If I do get in contact with someone from Microsoft over email to get clarifications for Windows on ARM, please let me know in the comments what type of questions remain to be answered.
Sy Choudhury, Director of Product Management of the Web Technologies at Qualcomm talks about the hardware and software optimizations that Qualcomm is working on to make full desktop sized web browsing and other Desktop style features as smooth on their upcoming Krait platform as on any Intel Atom or other x86 processor platform for ARM Laptops, ARM Desktops, ARM Convertibles and ARM Smartphones and Tablets with Desktop and Laptop Docks! Qualcomm is pushing for the full software optimizations for the full HTML5 support and they are pushing for new HTML5 specs to more rapidly improve the features of ARM Powered Productivity oriented use of devices.
Qualcomm shows their newest Quad-core APQ8064 28nm processor with their new Adreno 320 GPU, here they are showing their design for Asynchronous power. They have also announced the MSM8960 Pro with that same Adreno 320 GPU.

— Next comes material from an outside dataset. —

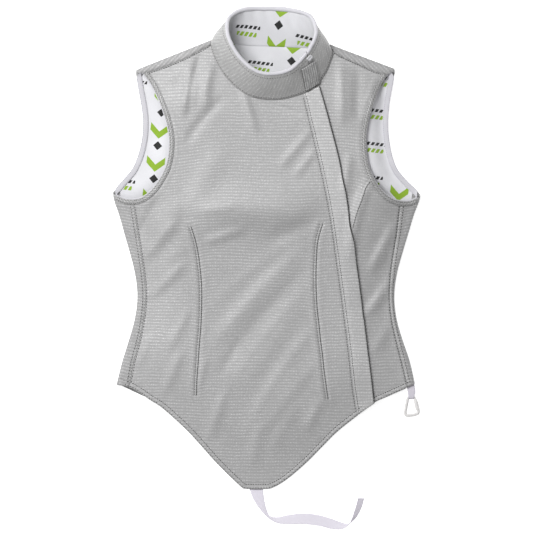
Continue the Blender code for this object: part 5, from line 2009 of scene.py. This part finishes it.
@dataclass(frozen=True)
class Armhole:
    """One armhole: the grey band on its front edge and the white facing all round."""

    half: Half

    def build(self) -> None:
        """Make the band, the facing and their stitches."""
        self.build_band()
        self.build_facing()

    def build_band(self) -> None:
        """The narrow bias band stitched round the front edge."""
        name, side = f"{self.half.name}_armhole", self.half.side
        path = smooth_path([*self.half.front, *self.half.pit[1:]], 3.0)[:-2]
        step = BAND_WIDTH * beside(path, -side)
        lines = []
        for share in np.linspace(0, 1, 9):
            pinch = -0.35 * bump((share - 0.24) * 7, 0.7) - 0.35 * bump((share - 0.80) * 7, 0.7)
            lines.append(on_front(path + share * step, LINING_DROP + 0.35 * np.sin(np.pi * share) + pinch))
        made = lattice_piece(f"{name}_band_cloth", lines, LINING_WALL, LAME_BIAS, turn=0.7)
        LEDGER.trim(made, f"{name}_band", "front_right_cloth" if side < 0 else "front_left_cloth")
        top = LINING_DROP + LINING_WALL / 2 + 0.05
        rows = [seam_on_front(path + share * step, top, Stitch(2.2, 1.2, 0.38)) for share in (0.24, 0.80)]
        sewn(f"{name}_band_stitches", rows, GREY_THREAD)

    def build_facing(self) -> None:
        """The white facing: under the front edge, through both folds, over the back."""
        half, name = self.half, f"{self.half.name}_armhole"
        path = smooth_path([*half.tip[:-1], *half.front, *half.pit[1:]], 3.0)[2:-2]
        step = beside(path, -half.side)
        front = np.array([
            on_front(path - FACING_SHOW * step, 0.5 - LINING_DROP),
            on_front(path + (FACING_WIDTH - FACING_SHOW) * step, -LINING_DROP),
        ])
        path = smooth_path(half.back, 3.6)[2:-2]
        step = beside(path, half.side)
        level = SHELL_WALL + 1.5 * LINING_WALL + 2 * LAYER_GAP + back_rise(*path.T)
        back = np.array([np.column_stack([path + out * step, level]) for out in (-0.2, FACING_WIDTH)])
        pit = facing_turn(front[:, -1], back[:, 0], (half.side, 0.25))
        tip = facing_turn(back[:, -1], front[:, 0], (half.side * 0.35, 1.0))
        edge, inner = np.concatenate([front, pit, back, tip], axis=1)
        lines = ribbon_lines(edge, inner, 8, 0.25)
        made = lattice_piece(f"{name}_facing_cloth", lines, LINING_WALL, TRIM, closed=True)
        LEDGER.trim(made, f"{name}_facing", "back_lining_cloth")
        up = np.tile((0.0, 0.0, 1.0), (len(path), 1))
        rows = []
        # The row near the inner edge is grey thread: partly the facing's stitching and partly a painted shadow
        # line along that edge.
        for share in (0.12, 0.86):
            row = back[0] * (1 - share) + back[1] * share
            rise = (0, 0, LINING_WALL / 2 + 0.25 * np.sin(np.pi * share))
            rows.append(Seam(row + rise, up, Stitch(2.2, 1.1, 0.34)))
        sewn(f"{name}_facing_stitches", rows, FACING_THREAD_AND_SHADE, "lining")


def facing_turn(start: Array, end: Array, outwards: tuple[float, float]) -> Array:
    """Stations of a facing that turns from one layer to the other through a fold.

    Args:
        start: the facing's outer and inner edge where it leaves the one layer.
        end: its outer and inner edge where it meets the other layer.
        outwards: the way that the fold bulges, seen from above.

    Returns:
        The outer and the inner edge through the fold.
    """
    bulge = np.array([*outwards, 0.0])
    bulge = bulge / np.linalg.norm(bulge) * 0.6 * abs(end[0, 2] - start[0, 2])
    stations = []
    for share in np.linspace(0, 1, 11)[1:-1]:
        blend = (1 - np.cos(np.pi * share)) / 2
        stations.append(start * (1 - blend) + end * blend + bulge * np.sin(np.pi * share))
    return np.stack(stations, axis=1)


@dataclass(frozen=True)
class Topstitching:
    """The rows of stitches over the fronts and the turned-over strips."""

    dart_shade_stitch: Stitch = Stitch(2.9, 0.3, 0.58)
    side_stitch: Stitch = Stitch(2.4, 1.8, 0.5)
    bead: Stitch = Stitch(2.2, 2.2, 0.55)
    shoulder_stitch: Stitch = Stitch(2.8, 1.0, 0.5)
    side_ends: tuple[float, float] = (-172.0, 98.0)

    def build(self) -> None:
        """Sew the darts in dark thread, close on their shaded sides as partly painted shadow, the seams and hem
        in grey, and light beads by the side seams as a painted highlight.
        """
        dark = []
        grey = []
        beads = []
        for name in ("left_dart", "right_dart"):
            path = smooth_path(DARTS[name], 3.0)
            step = beside(path, 1)
            # On the dart's side away from the light the dark row is set close: partly real stitching and partly
            # the dart's painted shadow.
            dark.append(front_seam(path + 1.5 * step, self.dart_shade_stitch))
            grey.append(front_seam(path - 1.6 * step, Stitch(2.4)))
        dark.append(front_seam(smooth_path(DARTS["bust_dart"], 3.0) + (1.2, 0)))
        for half in HALVES:
            path = along_table(BODY, f"{half.name}_seam", *self.side_ends, 3.0)
            for aside, rows in ((-1.6, dark), (4.6, grey)):
                rows.append(front_seam(path + (half.side * aside, 0), self.side_stitch))
            # A row of light beads beside each side seam, a painted highlight along the seam.
            beads.append(front_seam(path + (half.side * 1.5, 0), self.bead, SHELL_WALL / 2))
        for half in HALVES:
            path = smooth_path(half.shoulder, 3.0)[1:-1]
            dark.append(front_seam(path - (0, 1.6), self.shoulder_stitch))
        sewn("seam_highlight_beads", beads, SEAM_HIGHLIGHT_THREAD)
        sewn("dark_topstitches_and_dart_shade", dark, DARK_THREAD_AND_SHADE)
        grey.append(self.hem_row(1.6, Stitch(1.8, 2.4, 0.5)))
        grey.append(self.hem_row(7.0, Stitch(2.4, 1.2, 0.46)))
        sewn("topstitches", grey, GREY_THREAD)

    def hem_row(self, inwards: float, stitch: Stitch) -> Seam:
        """One row of stitches along the front's hem, over the placket too.

        Args:
            inwards: how far in from the hem.
            stitch: its stitch.

        Returns:
            The row.
        """
        path = smooth_path(HEM, 3.0)
        path = path - inwards * beside(path, -1)
        path = path[(path[:, 0] > -216) & (path[:, 0] < 214)]
        x, y = path.T
        on_flap = (x > column(PLACKET, "sewn", y)) & (x < column(PLACKET, "free", y))
        return front_seam(path, stitch, STITCH_SEAT + np.where(on_flap, FLAP_WALL + FLAP_SEAT, 0.0))


@dataclass(frozen=True)
class Strap:
    """The elastic crotch strap, laid from under the point and twisting up at its free end."""

    steps: int = 9
    width: float = STRAP_WIDTH
    eased: int = 6

    def build(self) -> None:
        """Make the strap and let it stand for its solid."""
        stations = curved(STRAP, self.steps)
        outer, inner = stations[:, :2], stations[:, 2:]
        reach = np.linalg.norm(inner - outer, axis=1)
        lift = np.sqrt(np.maximum(self.width**2 - reach**2, 0))
        share = np.linspace(0, 1, len(lift))
        pressed = 0.15 + 0.17 * np.clip((share - 0.78) / 0.1, 0, 1)
        window = 2 * self.eased + 1
        eased = np.convolve(np.pad(lift, self.eased, mode="edge"), np.ones(window) / window, mode="valid")
        lift = pressed * eased
        outer = np.column_stack([outer, STRAP_REST + lift])
        inner = np.column_stack([inner, STRAP_REST + 0.02 + 0.1 * lift / self.width])
        made = lattice_piece("crotch_strap_webbing", ribbon_lines(outer, inner, 11), STRAP_WALL, ELASTIC)
        LEDGER.lay(made, "crotch_strap", "elastic", "table")


@dataclass(frozen=True)
class HookSet:
    """The snap hook on its elastic loop at the hem's right end."""

    bar_half: float = 5.5
    pivot: tuple[float, float, float] = (217.0, -193.4, 3.1)
    sides: int = 10

    def build(self) -> None:
        """Make the loop and the hook."""
        self.build_loop()
        self.build_hook()

    def build_loop(self) -> None:
        """The elastic loop: two layers from inside the hem, folded round the hook's bar."""
        x, y, z = self.pivot
        radius = BAR_WIRE + LAYER_GAP + LOOP_WALL / 2
        heights = np.linspace(LOOP[0].y, LOOP[-1].y, 9)
        under, over = (z + column(LOOP[::-1], layer, heights) for layer in ("under", "over"))
        turn = np.radians(np.linspace(-90, 90, 21))
        edges = []
        for name, aside in (("left", -1), ("right", 1)):
            edge = column(LOOP[::-1], name, heights)
            fold = np.full(len(turn), x + aside * LOOP_FOLD_WIDTH / 2)
            edges.append(np.vstack([
                np.column_stack([edge, heights, under]),
                np.column_stack([fold, y - radius * np.cos(turn), z + radius * np.sin(turn)]),
                np.column_stack([edge, heights, over])[::-1],
            ]))
        # The loop's finish is darkened as painted shade under the hem.
        made = lattice_piece("hook_loop_webbing", ribbon_lines(*edges, 7), LOOP_WALL, SHADED_LOOP_WEBBING)
        LEDGER.trim(made, "hook_loop", "back_cloth")

    def build_hook(self) -> None:
        """The moulded hook: its frame and, on its right leg, the thicker sprung gate."""
        half = self.bar_half
        corners = (
            (-half + 0.6, 0.0, BAR_WIRE), (-half - 0.2, -1.0, BAR_WIRE), (-half - 0.3, -3.8, HOOK_WIRE),
            (-9.6, -23.4, HOOK_WIRE), (-7.8, -27.4, HOOK_WIRE), (4.8, -26.4, HOOK_WIRE),
            (10.4, -24.0, HOOK_WIRE), (10.6, -20.4, HOOK_WIRE), (half + 0.9, -5.0, HOOK_WIRE),
            (half + 0.2, -1.0, BAR_WIRE), (half - 0.6, 0.0, BAR_WIRE),
        )
        fine = resampled(np.array(corners + corners[:1]), 1.0)[:-1]
        for _ in range(3):
            fine = (np.roll(fine, 1, axis=0) + 2 * fine + np.roll(fine, -1, axis=0)) / 4
        places = fine * (1, 1, 0) + self.pivot
        frame = swept("snap_hook_frame", places, fine[:, 2], HOOK_PLASTIC, closed=True, sides=self.sides)
        dressed(frame, "snap_hook", "hook")
        start = np.array([10.2, -20.4, 0.0])
        end = np.array([half + 0.9, -5.4, 0.0])
        shares = np.linspace(0, 1, 24)
        leg = np.array(self.pivot) + np.outer(1 - shares, start) + np.outer(shares, end)
        radii = GATE_WIRE * np.clip(np.sin(np.pi * np.clip(shares, 0.03, 0.97)) * 3.2, 0.2, 1.0) ** 0.5
        gate = swept("snap_hook_gate", leg, radii, HOOK_PLASTIC, sides=self.sides)
        dressed(gate, body="hook")


@dataclass(frozen=True)
class Studio:
    """The plain pale table, the soft light and the camera straight above."""

    view: float = 0.7995
    eye: tuple[float, float, float] = (0.0, 0.0026, 2.4)
    table_half: float = 3.0
    table_drop: float = 0.0004
    surround: float = 0.46

    def build(self) -> None:
        """Make the table, the lights and the camera."""
        self.build_table()
        self.build_lights()
        self.build_camera()
        bpy.context.scene.view_settings.view_transform = "Standard"

    def build_table(self) -> None:
        """A wide pale table top under the garment."""
        shape = bmesh.new()
        bmesh.ops.create_grid(shape, x_segments=1, y_segments=1, size=self.table_half)
        bmesh.ops.translate(shape, verts=shape.verts, vec=(0.0, 0.0, -self.table_drop))
        mesh = bpy.data.meshes.new("table")
        shape.to_mesh(mesh)
        shape.free()
        made = bpy.data.materials.new("pale_table")
        made.use_nodes = True
        w = Wires(made.node_tree)
        shader = made.node_tree.nodes["Principled BSDF"]
        grain = w.noise(w.object_place(), 6.0, 3.0)
        w.feed(shader.inputs["Base Color"], w.blend(grain, (0.90, 0.90, 0.90, 1.0), (0.94, 0.94, 0.94, 1.0)))
        w.preset(shader, {"Roughness": 0.9, "Emission Color": (1.0, 1.0, 1.0, 1.0), "Emission Strength": 0.6})
        mesh.materials.append(made)
        linked("table", mesh)

    def build_lights(self) -> None:
        """A large soft light from the upper left, a weak one from the lower left, and a pale surround."""
        world = bpy.data.worlds.new("surround")
        world.use_nodes = True
        sky = {"Color": (1.0, 1.0, 1.0, 1.0), "Strength": self.surround}
        Wires(world.node_tree).preset(world.node_tree.nodes["Background"], sky)
        bpy.context.scene.world = world
        self.light("key", (-1.3, 1.5, 2.8), 1.5, 120.0)
        self.light("fill", (-1.9, -1.1, 2.2), 2.0, 14.0)

    def light(self, name: str, place: tuple[float, float, float], size: float, power: float) -> None:
        """One square area light, aimed at the garment.

        Args:
            name: the light's name.
            place: where it stands, in metres.
            size: its side, in metres.
            power: its power, in watts.
        """
        lamp = bpy.data.lights.new(name, "AREA")
        lamp.size = size
        lamp.energy = power
        holder = linked(name, lamp)
        holder.location = place
        holder.rotation_euler = (-Vector(place)).to_track_quat("-Z", "Y").to_euler()

    def build_camera(self) -> None:
        """A camera straight above with a long, even view."""
        camera = bpy.data.cameras.new("overhead")
        camera.type = "ORTHO"
        camera.ortho_scale = self.view
        camera.clip_end = 10.0
        holder = linked("overhead", camera)
        holder.location = self.eye
        bpy.context.scene.camera = holder


def main() -> None:
    """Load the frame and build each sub-assembly round it."""
    logging.basicConfig(level=logging.INFO, format="%(name)s: %(message)s")
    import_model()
    for part in (
        Studio(), BackCloth(), BackLining(), FrontCloths(), Placket(), Zip(), Collar(), Armhole(LEFT),
        Armhole(RIGHT), Topstitching(), Strap(), HookSet(),
    ):
        part.build()


if __name__ == "__main__":
    main()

Rockchip and ARM have announced the new Rockchip RK30xx series at Mobile World Congress. Expect full mass production to happen around May 2012, with samples being shipped around right now. Check back on my blog in the coming weeks and months for many affordable tablets, smartphones and Set-top-boxes featuring this new up to 1.4Ghz Dual-core 40nm Rockchip processor. The SoC price is just $15 for this dual-core ARM Cortex-A9 system!